DIRECTIONS:
Isolate every line in the data with the string "materials" and copy it.
-- Begin DATA SEGMENT --
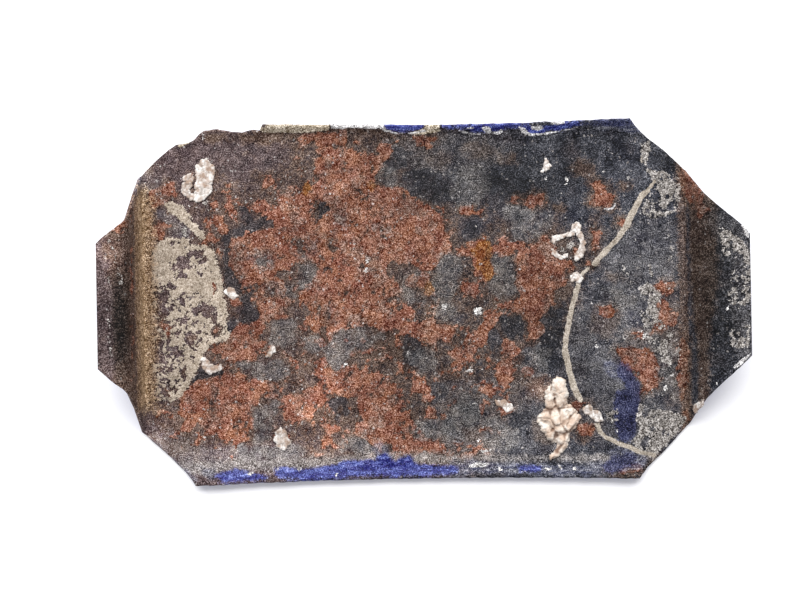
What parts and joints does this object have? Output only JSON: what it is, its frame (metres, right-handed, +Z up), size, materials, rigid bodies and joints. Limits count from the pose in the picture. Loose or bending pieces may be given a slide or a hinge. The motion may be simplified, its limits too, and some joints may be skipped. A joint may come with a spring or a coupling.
{
  "type": "house number plate",
  "caption": "Enamelled steel plate for a house number: a flat panel with turned-back long edges, and folded end flanges that bear on the wall.",
  "frame": {"origin": "middle of the plate's outline, on the surface that its front face lies on", "axes": "+X along the plate to its softer folded end, +Y across it, +Z up out of its back"},
  "size_m": [0.19, 0.109, 0.017],
  "materials": {
    "plate": "worn vitreous enamel over steel, rusted, with mortar residue"
  },
  "bodies": {
    "root": {"plate": "plate"}
  },
  "joints": []
}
-- End DATA SEGMENT --
CORRECT OUTPUT:
What parts and joints does this object have? Output only JSON: what it is, its frame (metres, right-handed, +Z up), size, materials, rigid bodies and joints. Limits count from the pose in the picture. Loose or bending pieces may be given a slide or a hinge. The motion may be simplified, its limits too, and some joints may be skipped. A joint may come with a spring or a coupling.
  "materials": {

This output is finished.